Drone Major Group’s chief executive, Robert Garbett, has claimed that financial predictions about the growth of the UAV industry fail to paint the full picture.
The drone trade association founder labelled a recent PwC report as ‘wrong’ due to it focusing primarily on airborne UAVs, omitting the potential impact from water and ground vehicles.
According to AV Magazine, a trade publication for the audio and visual sector, Garbett commented on the industry’s financial growth at the Drone World Congress in Shenzhen, China on June 23.
He said: “Less than a month ago, leading accountancy firm PwC, forecast that the drone industry in the UK alone would be worth £42 billion by 2030, but they were wrong. And two years ago, top banking firm Goldman Sachs said the world’s drone industry would be worth $100 billion by 2020, they were wrong, it will be much, much more.
“The opportunities are far greater than this, since such projections are based purely on an analysis which focuses only on the air industry. We must define the entire drone industry as covering surface, underwater, air and space. So many members of the public simply do not realise the full spectrum of this amazing revolutionary industry.
“This includes autonomous vehicles, pilotless aircraft, satellites, space craft, underwater ROVs, marine surface vehicles and most excitingly of all, hybrid systems which are increasingly breaking down environmental barriers by operating seamlessly between land, sea and air or simultaneously in all three.”
The most recent drone report from PwC claims that drone technology has the potential to increase UK GDP by £42 billion (or 2%) by 2030.
The research estimates there will be more than 76,000 drones in use across UK skies by 2030. More than a third of these (36%) could be utilised by the public sector, including in areas such as defence, health and education.
Across the UK PwC estimates there will be 628,000 people working in the drone economy by 2030.

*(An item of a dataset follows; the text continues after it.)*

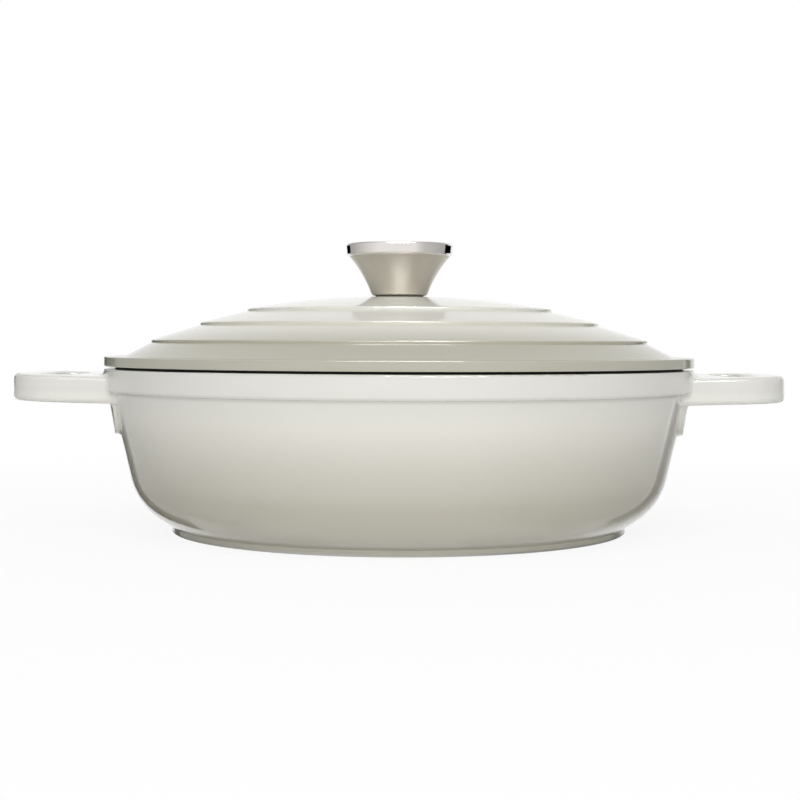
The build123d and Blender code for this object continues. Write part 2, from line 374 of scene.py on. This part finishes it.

New types of jobs to develop, build, operate and regulate drones will be needed, as changes in productivity and consumer demand resulting from drone usage create jobs.
Elaine Whyte, UK drones leader at PwC, commented: “Drones have the potential to offer a powerful new perspective for businesses across a variety of industries, delivering both productivity benefits and increased value from the data they collect.
The UK has the opportunity to be at the leading edge of exploiting this emerging technology, and now is the time for investments to be made in developing the use cases and trial projects needed to kickstart our drone industry.”